The algorithm we use for resource weightings differs depending on if there are any GPUs in a partition or not, and is as follows:
GPU partitions
Each resource (memory/CPU/GPU) is given a weighting value such that their relative billings to each other within the partition are equal (33.33% each). Memory is typically always the most abundant resource by unit (weighting value of 1.0 per GB) and the CPU/GPU values are adjusted accordingly.
Different GPU types may also be weighted differently within the GPU relative billing. A baseline GPU type is first chosen. All GPUs of that type and other types that have lower FP32 performance (in TFLOPS) are given a weighting factor of 1.0. GPU types with higher FP32 performance than the baseline GPU are given a weighting factor calculated by dividing their FP32 performance by the baseline GPU's FP32 performance. The weighting values for each GPU type are then determined by normalizing the sum of all of GPU cards' billing values multiplied by their weighting factors against the relative billing percentage for GPUs (33.33%).

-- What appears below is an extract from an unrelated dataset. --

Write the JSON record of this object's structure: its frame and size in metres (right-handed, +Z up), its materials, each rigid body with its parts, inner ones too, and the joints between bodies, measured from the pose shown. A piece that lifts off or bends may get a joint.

The current baseline GPU is the NVIDIA RTX A4000.
CPU-only partitions
Each resource (memory/CPU) is first given a weighting value such that their relative billings to each other within the partition are equal (50% each). Memory is typically always the most abundant resource by unit (weighting value of 1.0 per GB) and the CPU value is adjusted accordingly. The final CPU weight value is then divided by 10, which ends up translating to roughly 90.9% of the billing weight being for memory and 9.1% being for CPU. The division of the CPU value is done so as to not affect accounts' fair-share priority factors as much when running CPU-only jobs given the popularity of GPU computing.
Nice value
This is a submission argument that you as the user can include when submitting your jobs to deprioritize them. Larger values will deprioritize jobs more e.g.,
srun --pty --nice=2 bash
will have lower priority than
srun --pty --nice=1 bash
which will have lower priority than
srun --pty bash
assuming all three jobs were submitted at the same time. You cannot use negative values for this argument.